More ominously, the Mayan calendar will run out on December 21, 2012. Since this could be the year I finally buy an iPhone, I’ll be optimistically saving up my pension checks for the Apple Store’s “We Survived the Mayan Apocalypse Sale.” (On that day, I’ll be wearing my favorite sweatshirt — “I Survived the Rapture and All I Got Was This Stupid Shirt” — to commemorate the last Armageddon I lived through.)

I’d originally planned to be retired by the end of the Mayan Great Cycle. However, some shrewd investments I made in real estate and the stock market during the latter days of the Bush Era will now enable me to retire at 80, should I live that long. (I believe it was either Adam Smith or John Kenneth Galbraith who advised buying at the peak of the market, then holding your investments until they’re nearly worthless.)

In retirement, I’d hoped to be living on a ranch in northwest Fairfield County, tending a herd of Shih Tzus. First domesticated as foot warmers for Chinese royalty, this small lapdog has since been bred mainly for its cuteness.

 

Instead of fur, the Shih Tzu has rich downy hair that grows continuously. Two reasons people buy them are because they don’t shed and their coats have no pet dander. Hence, their luxuriant hair could be sheared to stuff the ridiculously expensive hypoallergenic pillows I’d planned to sell in boutiques in Greenwich and Darien.

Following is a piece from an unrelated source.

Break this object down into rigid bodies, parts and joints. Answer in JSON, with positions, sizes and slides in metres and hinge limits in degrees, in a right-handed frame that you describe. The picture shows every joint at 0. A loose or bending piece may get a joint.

Rather than whining about how the 1% is bleeding the other 99% of us dry, I was hoping to profit from them. They already own their own political party and much of the media, and control most everything worth controlling. If you can’t beat ’em — and you can’t — then you should find something extravagant to sell them.

On Greenwich Avenue, where the 1% are more like 10%, shoppers are willing to spend the price of midsize car on a Duxiana mattress, and I’m convinced they’d be only too happy to pay handsomely for a silk pillow filled with genuine Shih Tzu down. Why rest your head on duck feathers or goose down, when you can nestle it into high-thread-count bedding filled with the hair of an animal that sells for $1,500 a pup?

I can picture the majestic, thundering herd — a hundred head of little lapdogs, surging across my suburban ranch, driven by a pair of border collies (smarter dogs, but inferior coats). And I can picture the Giant OBL White Sale I’ll be having each year on the anniversary of Osama’s demise.

But I digress. Anniversaries, pensions, Mayans, Shih Tzu pillows … where was I going with this? I think I’ve lost track. Cut me some slack … Did I mention I’m 60? Repeating myself … that’s the problem with having too many milestones.